Ketua DPR Nancy Pelosi membuka sesi debat dengan mengatakan presiden Trump membawa pemakzulan pada dirinya sendiri, menggambarkannya sebagai ancaman terhadap Konstitusi yang perilakunya tidak boleh dibiarkan begitu saja.
"Sungguh tragis bahwa tindakan nekat presiden membuat kita melakukan pemakzulan. Tak ada pilihan lain," katanya di hadapan para DPR.
Dilansir Buzzfeed News, senat akan melakukan persidangan untuk menentukan apakah akan menjatuhi hukuman pada Trump atas dua pasal pemakzulan tersebut.
Lengser atau tidaknya Trump akan ditentukan oleh senat, kemungkinan pada bulan Januari 2020.
Presiden kemungkinan besar diperkirakan akan dibebaskan oleh senat, yang mayoritas anggotanya terdiri dari Partai Republik.
Beberapa senator bahkan sudah menyebut hasilnya sebagai kesimpulan terdahulu.
Meski begitu, Partai Demokrat menyatakan penting untuk menjatuhkan pemakzulan pada Trump, tanpa melihat apa yang akan dilakukan senat.
Pemakzulan dilakukan untuk mencegah adanya campur tangan dalam pemilihan 2020, serta memberikan pesan pada Trump dan presiden selanjutnya.
"Presiden tidak bisa diberikan persepsi bahwa Kongres tidak memiliki keberanian untuk melakukan apa yang dibutuhkan Konstitusi dan untuk melindungi keseimbangan kekuasaan serta memperingati presiden bahwa kita memiliki batasan," ucap Al Green kepada Buzzfeed News setelah diadakannya voting.

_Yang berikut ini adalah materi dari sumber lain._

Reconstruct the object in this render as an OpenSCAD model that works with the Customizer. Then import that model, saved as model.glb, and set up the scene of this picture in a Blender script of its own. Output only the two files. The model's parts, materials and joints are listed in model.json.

Ada banyak pertanyaan yang belum terselesaikan tentang bagaimana sidang Senat akan dilakukan.
Demokrat dan Republik belum mencapai kesepakatan tentang pertanyaan-pertanyaan kunci seperti apakah akan ada saksi yang dipanggil untuk bersaksi.
DPR akan memilih sekelompok manajer pemakzulan, yang akan meyakinkan Senat bahwa Trump harus dilengserkan dari pemerintahan.
Pengacara Gedung Putih juga akan bertindak sebagai penasihat hukum.
Senator memainkan peran juri sementara Ketua Mahkamah Agung John Roberts akan mengawasi persidangan sebagai hakim.
Diperlukan dua pertiga suara untuk menjatuhkan vonis pada Trump.
Artinya, diperlukan 20 anggota Partai Republik untuk mendukung pemakzulan Trump.
Namun, sejauh ini tidak seorang senator pun dari Partai Republik yang memberi sinyal mereka akan memilih untuk menghukum Trump.
Saat pembacaan putusan hasil voting, Ketua DPR Pelosi berkata hari itu adalah yang suram.
Ia bahkan mencegah para anggota partai Demokrat untuk bertepuk tangan saat pasal pertama diketok palu.
Partai Republik telah berulang kali berargumen bahwa Trump tidak melakukan kesalahan, meskipun presiden sendiri mengakui hampir semua yang diuraikan pelapor.
Partai Republik juga menyerang proses pemakzulan.
Selama fase pertama, ketika para saksi bersaksi dalam sidang tertutup, Partai Republik menuduh Demokrat menciptakan "ruang pemakzulan gaya Soviet."